Given problem:
Reproduce precisely the lines between the start of the data below and the line with "return np.array([[*line.at(share), STEM_RADIUS]", both included.

Records supplied:
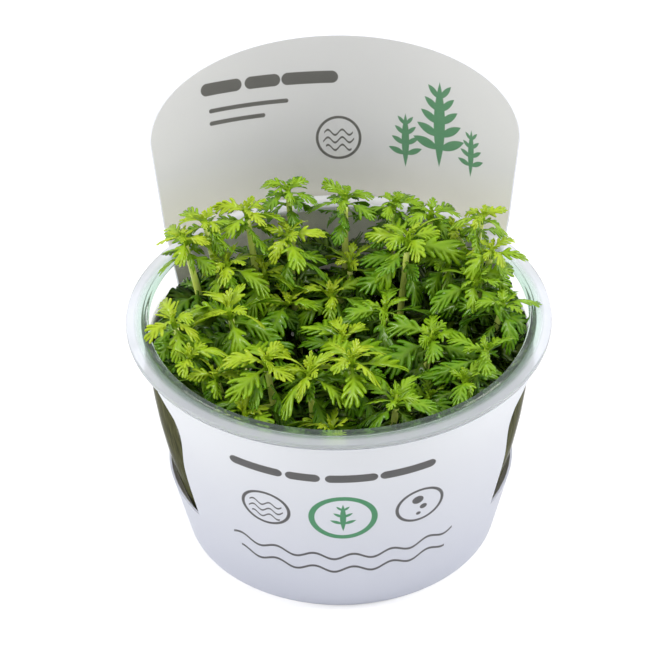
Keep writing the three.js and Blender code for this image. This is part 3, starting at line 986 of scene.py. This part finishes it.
def leaf_point(leaf, t):
    """A place on a leaf's middle line, at a share of its length."""
    half_bend = leaf["droop"] * t / 2
    sinc = math.sin(half_bend) / half_bend if half_bend > 0 else 1
    chord = leaf["length"] * t * sinc
    slope = leaf["rise"] - half_bend
    reach = chord * math.cos(slope)
    return leaf["root"] + np.array([
        reach * math.cos(leaf["azimuth"]),
        reach * math.sin(leaf["azimuth"]),
        chord * math.sin(slope),
    ])


# Shares of a leaf's length, and the room that it needs there
LEAF_BEADS = [(0.4, 1.2), (0.6, 1.8), (0.82, 1.8), (1, 0.7)]
LINE_BEADS = 18

# How much more than across a leaf is kept clear up and down
LEVEL_SHARE = 1.7

# Behind this, a leaf above the rim could meet the tab
TAB_SIDE_STARTS = 12
TAB_SIDE_LIMIT = FLANGE_RADIUS - 1.5
OPEN_SIDE_LIMIT = FLANGE_RADIUS + 1


def leaf_beads(leaf):
    """Rows of x, y, z and the room that is needed there."""
    return np.array([[*leaf_point(leaf, t), room * leaf["size"]] for t, room in LEAF_BEADS])


def line_beads(line):
    return np.array([[*line.at(share), STEM_RADIUS] for share in shares(LINE_BEADS)])


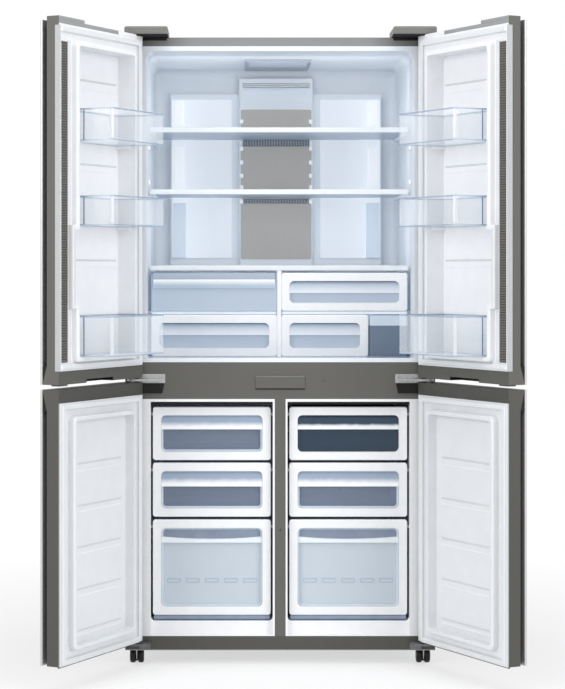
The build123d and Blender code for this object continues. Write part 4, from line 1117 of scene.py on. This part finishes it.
def turned_heads(name, places, radius, facing, material, slot, cross=True):
    """Screw heads or plugs: a domed disc, with a cross recess where it is a screw."""
    turns = 24
    points = []
    faces = []
    rings = ((1.0, 0.0), (0.97, 0.28), (0.8, 0.42), (0.45, 0.46), (0.4, 0.1 if cross else 0.48))
    for spot in places:
        base = len(points)
        for number, (share, rise) in enumerate(rings):
            for turn in range(turns):
                angle = 2 * math.pi * turn / turns
                reach = radius * share
                if cross and number >= 3:
                    reach *= 1.0 + 0.3 * math.cos(4 * angle)
                a, b = reach * math.cos(angle), reach * math.sin(angle)
                points.append(at(*facing(spot, a, b, rise * radius)))
        points.append(at(*facing(spot, 0, 0, rings[-1][1] * radius)))
        for number in range(len(rings) - 1):
            for turn in range(turns):
                low = base + number * turns
                high = low + turns
                after = (turn + 1) % turns
                faces.append((low + turn, low + after, high + after, high + turn))
        last = base + (len(rings) - 1) * turns
        for turn in range(turns):
            faces.append((last + turn, last + (turn + 1) % turns, base + len(rings) * turns))
        faces.append([base + turn for turn in range(turns)][::-1])
    piece(name, points, faces, material, "cabinet", slot)


def on_front(spot, a, b, rise):
    return spot[0] + a, spot[1] - rise, spot[2] + b


def on_back(spot, a, b, rise):
    return spot[0] - a, spot[1] + rise, spot[2] + b


def on_top(spot, a, b, rise):
    return spot[0] + a, spot[1] + b, spot[2] + rise


# Screws of the middle hinges, and the plugs beside the rail plate
plate_face = -3.0
turned_heads(
    "hinge_screws", [(sign * x, plate_face, 828.0) for sign in (-1, 1) for x in (339.0, 398.0)], 3.6,
    on_front, screw_zinc, "hinge_steel",
)
turned_heads(
    "rail_plugs", [(-125.0, 0.0, 815.0), (125.0, 0.0, 815.0)], 3.4, on_front, rail_enamel, "rail_paint",
    cross=False,
)
turned_heads("post_plug", [(0.0, 0.0, 386.0)], 2.2, on_front, black_coat_and_shade, "rail_paint", cross=False)
turned_heads(
    "cover_screws", [(sign * 384.0, 60.0, 1830.0) for sign in (-1, 1)], 4.5, on_top, screw_zinc,
    "dark_plastic",
)
# Screws round the back sheet and the louvred cover
sheet_y = 698.0
screw_x = 428.0
back_screws = [(side * screw_x, sheet_y, 330.0 + 240.0 * row) for side in (-1, 1) for row in range(7)]
back_screws += [(150.0 * column, sheet_y, 1786.0) for column in (-2, -1, 0, 1, 2)]
back_screws += [(side * x, sheet_y, 285.0) for side in (-1, 1) for x in (30.0, 230.0, screw_x)]
back_screws += [(side * screw_x, sheet_y, 60.0) for side in (-1, 1)]
turned_heads("back_screws", back_screws, 4.0, on_back, screw_zinc, "galvanised")

# A black block fills the gap between a front caster's wheels as painted shade, and its fork shows there
# as a wedge
caster_x = 413.0
caster_gap = 2.8
for side, sign in side_signs.items():
    middle = sign * caster_x
    low = (middle - caster_gap, 13.0, 7.0)
    high = (middle + caster_gap, 44.0, 41.0)
    rounded_bar(f"{side}_caster_gap_shade", low, high, 1.0, black_nylon, "cabinet", "galvanised")
    rows = []
    for level, half, near in ((46.0, 2.6, 4.0), (30.0, 2.3, 3.0), (18.0, 1.6, 5.0), (12.0, 0.6, 9.0)):
        rows.append(
            [
                at(middle - half, near + 5, level), at(middle - half * 0.6, near, level),
                at(middle + half * 0.6, near, level), at(middle + half, near + 5, level),
            ]
        )
    points, faces = strip_between(rows, False, True)
    piece(f"{side}_caster_fork_edge", points, faces, zinc_steel, "cabinet", "galvanised")

# The camera
camera_data = bpy.data.cameras.new("camera")
camera_data.sensor_fit = "HORIZONTAL"
camera_data.sensor_width = 36.0
camera_data.lens = focal_pixels * 36.0 / photo_width
camera_data.shift_x = (photo_width / 2 - principal_x) / photo_width
camera_data.shift_y = (principal_y - photo_height / 2) / photo_width
camera = bpy.data.objects.new("camera", camera_data)
camera.location = (camera_x, camera_y, camera_z)
camera.rotation_euler = (math.radians(90), 0, 0)
bpy.context.scene.collection.objects.link(camera)
bpy.context.scene.camera = camera


def seen_directly(tree):
    """One where a camera, glossy or transmission ray looks, and nought for light."""
    path = add(tree, "LightPath")
    first = add(
        tree, "Math", {"operation": "MAXIMUM"},
        {0: path.outputs["Is Camera Ray"], 1: path.outputs["Is Glossy Ray"]},
    )
    both = add(
        tree, "Math", {"operation": "MAXIMUM"},
        {0: first.outputs[0], 1: path.outputs["Is Transmission Ray"]},
    )
    return both.outputs[0]


# The room: white to look at, and a little weaker as light
sky_light = 0.62
world = bpy.data.worlds.new("studio")
bpy.context.scene.world = world
world.use_nodes = True
world.node_tree.nodes.clear()
strength = add(
    world.node_tree, "MapRange", {"To Min": sky_light, "To Max": 1.0},
    {"Value": seen_directly(world.node_tree)},
)
background = add(
    world.node_tree, "Background", {"Color": linear("#ffffff")},
    {"Strength": strength.outputs["Result"]},
)
add(world.node_tree, "OutputWorld", links={"Surface": background.outputs["Background"]})


def soft_lamp(name, place, target, size, power, hidden=False, height=None):
    data = bpy.data.lights.new(name, "AREA")
    data.shape = "RECTANGLE"
    data.size = size
    data.size_y = height or size
    data.energy = power
    lamp = bpy.data.objects.new(name, data)
    lamp.visible_camera = False
    lamp.visible_glossy = not hidden
    lamp.visible_transmission = not hidden
    lamp.location = place
    lamp.rotation_euler = (Vector(target) - Vector(place)).to_track_quat("-Z", "Y").to_euler()
    bpy.context.scene.collection.objects.link(lamp)


soft_lamp("lamp_left", (-3.9, -4.0, 2.4), (0, 0, 1.0), 2.2, 105)
soft_lamp("lamp_right", (3.9, -4.0, 2.4), (0, 0, 1.0), 2.2, 105)
soft_lamp("lamp_above", (0, -1.5, 4.6), (0, 0, 0.9), 2.6, 50)
# The fridge's own lamps: an even glow at its opening and one behind each row of shelf trims,
# which nothing mirrors
soft_lamp("lamp_fridge", at(0, -5, 1460), at(0, 100, 1460), 0.74, 0.3, True, 0.56)
for number, (low, high, power) in enumerate(((1160, 1362, 0.6), (1388, 1545, 0.3), (1570, 1750, 0.5))):
    spot = at(0, 135, (low + high) / 2)
    soft_lamp(
        f"lamp_shelf_{number + 1}", spot, spot + Vector((0, 1, 0)), 0.72, power, True, (high - low) * MM
    )
# A little of it falls behind the drawers' fronts, one lamp for each row
for number, level in enumerate((1118, 994)):
    spot = at(0, 150, level)
    soft_lamp(f"lamp_drawers_{number + 1}", spot, spot + Vector((0, 1, -0.15)), 0.7, 0.2, True, 0.012)
# Its lamp columns, which light the walls and shelves from the back corners
for sign in (-1, 1):
    spot = at(sign * 300.0, 540.0, 1450.0)
    soft_lamp(
        f"lamp_column_{sign + 2}", spot, spot + Vector((-sign * 0.25, -1, 0)), 0.05, 0.15, True, 0.55
    )


def studio_floor():
    """A pale floor that takes a soft shadow near the object and looks white further off."""
    material, tree, output = blank("pale_floor")
    spot = add(tree, "TexCoord")
    far = add(tree, "VectorMath", {"operation": "LENGTH"}, {0: spot.outputs["Object"]})
    fade = add(
        tree, "MapRange", {"From Min": 0.5, "From Max": 2.2, "To Min": 0.6, "To Max": 1.0},
        {"Value": far.outputs["Value"]},
    )
    share = add(
        tree, "Math", {"operation": "MULTIPLY"}, {0: fade.outputs["Result"], 1: seen_directly(tree)}
    )
    glow = add(tree, "Emission", {"Color": linear("#ffffff")})
    matt = add(tree, "BsdfDiffuse", {"Color": linear("#f4f4f4")})
    shader = add(
        tree, "MixShader",
        links={"Fac": share.outputs[0], 1: matt.outputs["BSDF"], 2: glow.outputs["Emission"]},
    )
    tree.links.new(shader.outputs["Shader"], output.inputs["Surface"])
    data = bpy.data.meshes.new("floor")
    reach = 400.0
    corners = [(-reach, -reach, 0), (reach, -reach, 0), (reach, reach, 0), (-reach, reach, 0)]
    data.from_pydata(corners, [], [(0, 1, 2, 3)])
    data.materials.append(material)
    floor = bpy.data.objects.new("floor", data)
    bpy.context.scene.collection.objects.link(floor)


studio_floor()

scene = bpy.context.scene
scene.view_settings.view_transform = "Standard"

Written response:
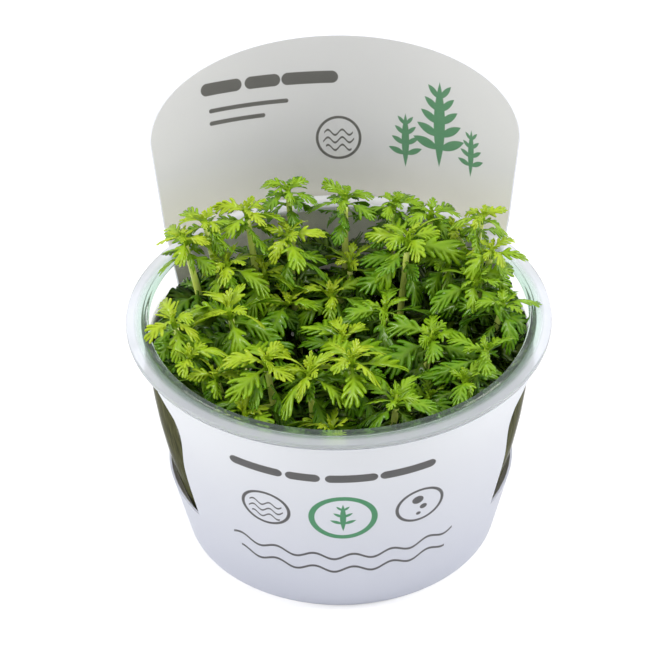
Keep writing the three.js and Blender code for this image. This is part 3, starting at line 986 of scene.py. This part finishes it.
def leaf_point(leaf, t):
    """A place on a leaf's middle line, at a share of its length."""
    half_bend = leaf["droop"] * t / 2
    sinc = math.sin(half_bend) / half_bend if half_bend > 0 else 1
    chord = leaf["length"] * t * sinc
    slope = leaf["rise"] - half_bend
    reach = chord * math.cos(slope)
    return leaf["root"] + np.array([
        reach * math.cos(leaf["azimuth"]),
        reach * math.sin(leaf["azimuth"]),
        chord * math.sin(slope),
    ])


# Shares of a leaf's length, and the room that it needs there
LEAF_BEADS = [(0.4, 1.2), (0.6, 1.8), (0.82, 1.8), (1, 0.7)]
LINE_BEADS = 18

# How much more than across a leaf is kept clear up and down
LEVEL_SHARE = 1.7

# Behind this, a leaf above the rim could meet the tab
TAB_SIDE_STARTS = 12
TAB_SIDE_LIMIT = FLANGE_RADIUS - 1.5
OPEN_SIDE_LIMIT = FLANGE_RADIUS + 1


def leaf_beads(leaf):
    """Rows of x, y, z and the room that is needed there."""
    return np.array([[*leaf_point(leaf, t), room * leaf["size"]] for t, room in LEAF_BEADS])


def line_beads(line):
    return np.array([[*line.at(share), STEM_RADIUS] for share in shares(LINE_BEADS)])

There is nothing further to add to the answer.